= Required task =
Take the data below and copy exactly the lines starting at the one with "Recreate this object" and finishing at the one with "import Sketcher", both included.

= Record extracts =
──────

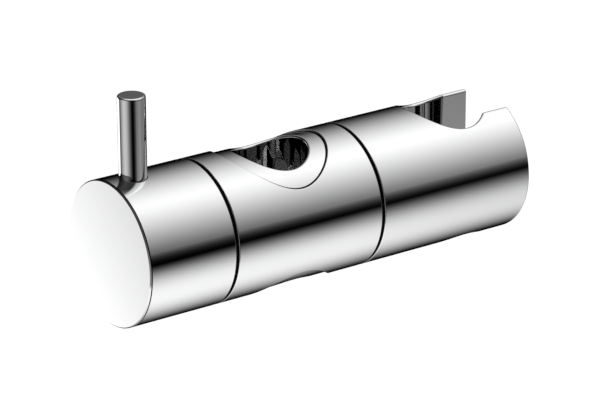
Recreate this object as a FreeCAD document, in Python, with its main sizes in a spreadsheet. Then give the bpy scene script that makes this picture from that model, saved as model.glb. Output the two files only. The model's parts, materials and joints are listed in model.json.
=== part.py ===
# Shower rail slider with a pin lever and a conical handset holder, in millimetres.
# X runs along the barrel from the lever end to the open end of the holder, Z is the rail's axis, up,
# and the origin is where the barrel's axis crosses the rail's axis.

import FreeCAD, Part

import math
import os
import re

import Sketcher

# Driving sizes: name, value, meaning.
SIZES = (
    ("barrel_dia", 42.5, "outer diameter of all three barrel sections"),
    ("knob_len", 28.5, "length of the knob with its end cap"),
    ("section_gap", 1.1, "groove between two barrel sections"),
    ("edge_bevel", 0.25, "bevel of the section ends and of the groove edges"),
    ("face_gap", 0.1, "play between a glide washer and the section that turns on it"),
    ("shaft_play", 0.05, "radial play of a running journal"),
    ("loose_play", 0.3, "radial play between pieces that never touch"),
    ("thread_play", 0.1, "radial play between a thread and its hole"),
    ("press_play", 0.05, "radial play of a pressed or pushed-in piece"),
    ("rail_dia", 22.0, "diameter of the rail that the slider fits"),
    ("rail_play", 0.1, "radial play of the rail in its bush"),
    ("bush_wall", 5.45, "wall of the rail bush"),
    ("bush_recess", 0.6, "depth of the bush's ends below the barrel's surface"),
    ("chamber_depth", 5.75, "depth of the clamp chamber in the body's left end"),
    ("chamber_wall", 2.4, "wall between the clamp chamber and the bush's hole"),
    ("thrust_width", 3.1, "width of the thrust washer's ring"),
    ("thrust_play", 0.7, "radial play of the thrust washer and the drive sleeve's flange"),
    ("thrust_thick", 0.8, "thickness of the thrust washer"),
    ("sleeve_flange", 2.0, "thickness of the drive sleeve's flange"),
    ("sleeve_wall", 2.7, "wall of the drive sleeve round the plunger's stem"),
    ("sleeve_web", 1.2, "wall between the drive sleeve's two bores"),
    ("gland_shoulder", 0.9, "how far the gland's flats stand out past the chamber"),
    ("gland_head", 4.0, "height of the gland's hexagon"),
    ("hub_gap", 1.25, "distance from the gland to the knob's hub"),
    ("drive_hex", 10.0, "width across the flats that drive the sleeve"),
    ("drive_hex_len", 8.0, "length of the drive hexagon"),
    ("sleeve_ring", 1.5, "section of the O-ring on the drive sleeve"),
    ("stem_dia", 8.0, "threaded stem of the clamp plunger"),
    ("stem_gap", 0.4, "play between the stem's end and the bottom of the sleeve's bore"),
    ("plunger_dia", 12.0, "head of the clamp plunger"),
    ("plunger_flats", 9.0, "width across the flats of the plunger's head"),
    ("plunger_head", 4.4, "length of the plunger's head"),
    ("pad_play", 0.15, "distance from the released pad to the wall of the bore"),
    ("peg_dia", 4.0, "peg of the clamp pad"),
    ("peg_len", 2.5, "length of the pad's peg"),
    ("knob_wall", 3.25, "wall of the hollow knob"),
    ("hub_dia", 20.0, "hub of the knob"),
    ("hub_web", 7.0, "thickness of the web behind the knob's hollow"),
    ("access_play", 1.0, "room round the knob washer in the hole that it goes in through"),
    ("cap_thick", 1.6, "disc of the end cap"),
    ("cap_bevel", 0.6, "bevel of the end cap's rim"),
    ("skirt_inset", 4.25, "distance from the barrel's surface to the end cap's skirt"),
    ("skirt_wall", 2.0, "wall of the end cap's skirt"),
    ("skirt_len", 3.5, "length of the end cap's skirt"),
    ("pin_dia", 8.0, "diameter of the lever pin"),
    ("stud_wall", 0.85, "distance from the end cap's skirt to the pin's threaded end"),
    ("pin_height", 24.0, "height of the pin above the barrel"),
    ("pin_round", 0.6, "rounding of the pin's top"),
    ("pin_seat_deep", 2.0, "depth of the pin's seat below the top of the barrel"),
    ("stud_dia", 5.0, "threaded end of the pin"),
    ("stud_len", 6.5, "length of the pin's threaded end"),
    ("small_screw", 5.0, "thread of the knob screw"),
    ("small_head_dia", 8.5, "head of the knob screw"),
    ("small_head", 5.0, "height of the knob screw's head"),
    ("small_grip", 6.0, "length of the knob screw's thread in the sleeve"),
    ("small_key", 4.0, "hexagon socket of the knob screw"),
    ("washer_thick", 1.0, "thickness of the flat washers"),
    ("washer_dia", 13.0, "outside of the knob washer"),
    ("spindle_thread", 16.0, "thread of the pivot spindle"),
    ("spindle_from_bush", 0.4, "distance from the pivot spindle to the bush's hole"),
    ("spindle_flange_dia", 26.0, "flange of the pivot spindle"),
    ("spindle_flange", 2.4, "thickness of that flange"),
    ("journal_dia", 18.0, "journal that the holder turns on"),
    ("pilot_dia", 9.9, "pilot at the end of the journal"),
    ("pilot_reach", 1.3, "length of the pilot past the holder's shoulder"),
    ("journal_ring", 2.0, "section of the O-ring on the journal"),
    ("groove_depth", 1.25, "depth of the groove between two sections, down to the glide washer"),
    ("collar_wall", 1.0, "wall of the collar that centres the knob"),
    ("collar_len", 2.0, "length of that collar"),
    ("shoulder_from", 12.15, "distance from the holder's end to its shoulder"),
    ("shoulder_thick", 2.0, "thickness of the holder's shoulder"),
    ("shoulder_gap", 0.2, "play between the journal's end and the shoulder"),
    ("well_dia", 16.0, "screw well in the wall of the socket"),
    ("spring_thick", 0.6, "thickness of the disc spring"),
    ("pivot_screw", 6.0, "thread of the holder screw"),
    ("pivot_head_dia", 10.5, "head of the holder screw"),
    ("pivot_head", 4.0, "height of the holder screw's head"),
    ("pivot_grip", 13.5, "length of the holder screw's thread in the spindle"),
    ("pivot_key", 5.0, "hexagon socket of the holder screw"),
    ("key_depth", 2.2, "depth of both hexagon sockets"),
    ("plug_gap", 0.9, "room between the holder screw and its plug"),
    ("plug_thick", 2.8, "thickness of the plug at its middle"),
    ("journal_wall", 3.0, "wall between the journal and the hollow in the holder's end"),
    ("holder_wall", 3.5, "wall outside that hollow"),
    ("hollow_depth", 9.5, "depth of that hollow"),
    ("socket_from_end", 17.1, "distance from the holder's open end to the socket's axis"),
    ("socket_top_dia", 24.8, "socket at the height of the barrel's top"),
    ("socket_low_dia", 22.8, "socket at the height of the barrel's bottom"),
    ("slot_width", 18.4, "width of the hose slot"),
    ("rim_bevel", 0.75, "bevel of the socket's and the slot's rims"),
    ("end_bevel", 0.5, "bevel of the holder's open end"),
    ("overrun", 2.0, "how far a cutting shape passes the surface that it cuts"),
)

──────

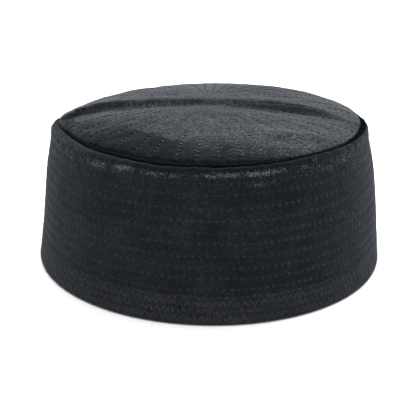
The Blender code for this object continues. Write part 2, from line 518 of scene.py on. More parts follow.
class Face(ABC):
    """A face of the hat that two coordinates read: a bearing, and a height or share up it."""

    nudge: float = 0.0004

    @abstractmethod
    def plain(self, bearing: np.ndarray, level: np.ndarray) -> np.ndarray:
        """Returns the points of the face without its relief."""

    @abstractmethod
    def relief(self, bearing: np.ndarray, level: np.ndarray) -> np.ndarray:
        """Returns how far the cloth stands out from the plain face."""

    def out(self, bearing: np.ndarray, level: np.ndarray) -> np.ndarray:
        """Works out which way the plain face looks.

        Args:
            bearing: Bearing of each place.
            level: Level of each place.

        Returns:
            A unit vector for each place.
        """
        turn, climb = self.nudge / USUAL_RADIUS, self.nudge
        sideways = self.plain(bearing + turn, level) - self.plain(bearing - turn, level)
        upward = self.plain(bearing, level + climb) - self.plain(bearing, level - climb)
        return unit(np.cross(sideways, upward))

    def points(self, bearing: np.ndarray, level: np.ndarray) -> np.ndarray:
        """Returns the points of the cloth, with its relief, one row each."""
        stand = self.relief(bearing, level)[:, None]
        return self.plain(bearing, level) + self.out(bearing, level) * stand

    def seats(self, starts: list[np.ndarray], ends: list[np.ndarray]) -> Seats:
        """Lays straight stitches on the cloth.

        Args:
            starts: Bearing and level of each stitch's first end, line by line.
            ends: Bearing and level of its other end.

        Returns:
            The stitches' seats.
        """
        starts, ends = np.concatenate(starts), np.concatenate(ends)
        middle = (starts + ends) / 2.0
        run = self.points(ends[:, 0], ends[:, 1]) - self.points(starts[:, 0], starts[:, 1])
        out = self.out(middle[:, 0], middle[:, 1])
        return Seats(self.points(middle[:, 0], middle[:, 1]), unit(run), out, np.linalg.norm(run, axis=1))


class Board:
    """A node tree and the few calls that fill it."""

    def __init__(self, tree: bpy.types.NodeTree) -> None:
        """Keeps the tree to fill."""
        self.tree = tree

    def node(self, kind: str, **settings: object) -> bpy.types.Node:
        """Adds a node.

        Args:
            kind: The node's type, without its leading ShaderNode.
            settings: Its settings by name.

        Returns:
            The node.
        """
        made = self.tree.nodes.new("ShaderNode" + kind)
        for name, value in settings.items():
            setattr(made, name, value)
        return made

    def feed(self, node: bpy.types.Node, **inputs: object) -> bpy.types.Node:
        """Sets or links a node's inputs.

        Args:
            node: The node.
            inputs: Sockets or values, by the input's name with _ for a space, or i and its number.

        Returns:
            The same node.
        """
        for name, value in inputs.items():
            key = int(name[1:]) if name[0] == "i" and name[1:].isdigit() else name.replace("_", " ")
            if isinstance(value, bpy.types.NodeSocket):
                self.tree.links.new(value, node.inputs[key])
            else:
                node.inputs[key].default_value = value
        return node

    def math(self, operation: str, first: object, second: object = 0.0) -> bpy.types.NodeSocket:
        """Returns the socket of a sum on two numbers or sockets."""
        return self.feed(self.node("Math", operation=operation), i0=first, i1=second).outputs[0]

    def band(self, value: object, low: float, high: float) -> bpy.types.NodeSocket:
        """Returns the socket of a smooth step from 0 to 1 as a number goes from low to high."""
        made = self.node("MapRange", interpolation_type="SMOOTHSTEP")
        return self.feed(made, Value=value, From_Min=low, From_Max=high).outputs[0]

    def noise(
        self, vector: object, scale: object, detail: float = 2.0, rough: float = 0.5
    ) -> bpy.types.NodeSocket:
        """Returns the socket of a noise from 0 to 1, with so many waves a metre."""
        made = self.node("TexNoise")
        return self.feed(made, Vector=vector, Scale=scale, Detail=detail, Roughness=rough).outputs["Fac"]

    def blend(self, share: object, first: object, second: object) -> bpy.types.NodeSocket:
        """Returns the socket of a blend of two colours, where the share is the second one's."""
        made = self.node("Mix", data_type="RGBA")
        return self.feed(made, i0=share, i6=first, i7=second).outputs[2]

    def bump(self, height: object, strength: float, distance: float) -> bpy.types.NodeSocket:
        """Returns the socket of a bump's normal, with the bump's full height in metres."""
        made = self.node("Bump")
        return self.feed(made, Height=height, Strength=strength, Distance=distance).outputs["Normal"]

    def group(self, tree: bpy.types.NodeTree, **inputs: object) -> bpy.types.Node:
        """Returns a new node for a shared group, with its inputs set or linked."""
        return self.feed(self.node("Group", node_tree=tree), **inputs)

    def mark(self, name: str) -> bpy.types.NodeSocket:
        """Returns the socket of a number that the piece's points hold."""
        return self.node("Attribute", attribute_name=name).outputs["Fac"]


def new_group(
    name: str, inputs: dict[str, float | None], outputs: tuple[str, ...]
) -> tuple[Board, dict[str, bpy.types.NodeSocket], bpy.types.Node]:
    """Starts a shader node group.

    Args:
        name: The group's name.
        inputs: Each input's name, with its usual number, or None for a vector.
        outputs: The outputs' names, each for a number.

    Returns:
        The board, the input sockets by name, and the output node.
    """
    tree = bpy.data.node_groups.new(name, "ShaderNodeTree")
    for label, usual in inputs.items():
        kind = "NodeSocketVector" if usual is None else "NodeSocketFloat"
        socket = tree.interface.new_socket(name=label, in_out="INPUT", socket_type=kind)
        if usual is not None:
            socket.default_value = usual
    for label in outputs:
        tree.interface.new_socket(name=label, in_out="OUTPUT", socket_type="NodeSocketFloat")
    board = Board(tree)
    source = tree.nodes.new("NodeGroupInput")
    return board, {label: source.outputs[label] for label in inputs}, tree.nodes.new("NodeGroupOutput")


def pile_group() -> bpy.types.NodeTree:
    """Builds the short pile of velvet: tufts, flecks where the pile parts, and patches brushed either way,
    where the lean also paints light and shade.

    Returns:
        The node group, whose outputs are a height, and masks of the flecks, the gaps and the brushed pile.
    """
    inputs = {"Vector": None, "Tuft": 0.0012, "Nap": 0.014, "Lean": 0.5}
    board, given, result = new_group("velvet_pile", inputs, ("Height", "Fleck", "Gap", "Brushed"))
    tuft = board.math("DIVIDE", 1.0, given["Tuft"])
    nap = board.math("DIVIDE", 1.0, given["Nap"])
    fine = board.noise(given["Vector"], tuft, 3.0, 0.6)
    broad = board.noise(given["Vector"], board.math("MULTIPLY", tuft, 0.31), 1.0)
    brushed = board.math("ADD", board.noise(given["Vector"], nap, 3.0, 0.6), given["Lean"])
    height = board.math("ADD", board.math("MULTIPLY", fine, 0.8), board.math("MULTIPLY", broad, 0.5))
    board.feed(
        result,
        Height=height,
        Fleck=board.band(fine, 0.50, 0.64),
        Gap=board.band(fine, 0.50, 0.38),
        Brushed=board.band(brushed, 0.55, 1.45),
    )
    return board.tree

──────

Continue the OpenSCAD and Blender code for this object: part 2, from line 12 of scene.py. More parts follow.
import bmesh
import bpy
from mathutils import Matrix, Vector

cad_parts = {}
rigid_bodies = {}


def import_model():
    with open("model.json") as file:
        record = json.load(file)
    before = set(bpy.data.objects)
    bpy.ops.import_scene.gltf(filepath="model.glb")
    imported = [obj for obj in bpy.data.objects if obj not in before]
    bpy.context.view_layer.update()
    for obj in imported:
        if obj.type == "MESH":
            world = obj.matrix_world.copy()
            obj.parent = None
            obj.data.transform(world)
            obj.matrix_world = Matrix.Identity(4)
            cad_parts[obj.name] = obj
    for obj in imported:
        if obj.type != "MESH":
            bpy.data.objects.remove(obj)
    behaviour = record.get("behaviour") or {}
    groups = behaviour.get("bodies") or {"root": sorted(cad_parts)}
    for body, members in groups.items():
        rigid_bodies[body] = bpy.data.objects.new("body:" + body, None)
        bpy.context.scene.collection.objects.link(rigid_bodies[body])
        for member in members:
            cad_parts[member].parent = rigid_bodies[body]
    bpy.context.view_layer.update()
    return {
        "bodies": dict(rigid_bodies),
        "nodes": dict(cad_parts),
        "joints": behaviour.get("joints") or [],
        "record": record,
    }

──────

= Answer to this exercise =
Recreate this object as a FreeCAD document, in Python, with its main sizes in a spreadsheet. Then give the bpy scene script that makes this picture from that model, saved as model.glb. Output the two files only. The model's parts, materials and joints are listed in model.json.
=== part.py ===
# Shower rail slider with a pin lever and a conical handset holder, in millimetres.
# X runs along the barrel from the lever end to the open end of the holder, Z is the rail's axis, up,
# and the origin is where the barrel's axis crosses the rail's axis.

import FreeCAD, Part

import math
import os
import re

import Sketcher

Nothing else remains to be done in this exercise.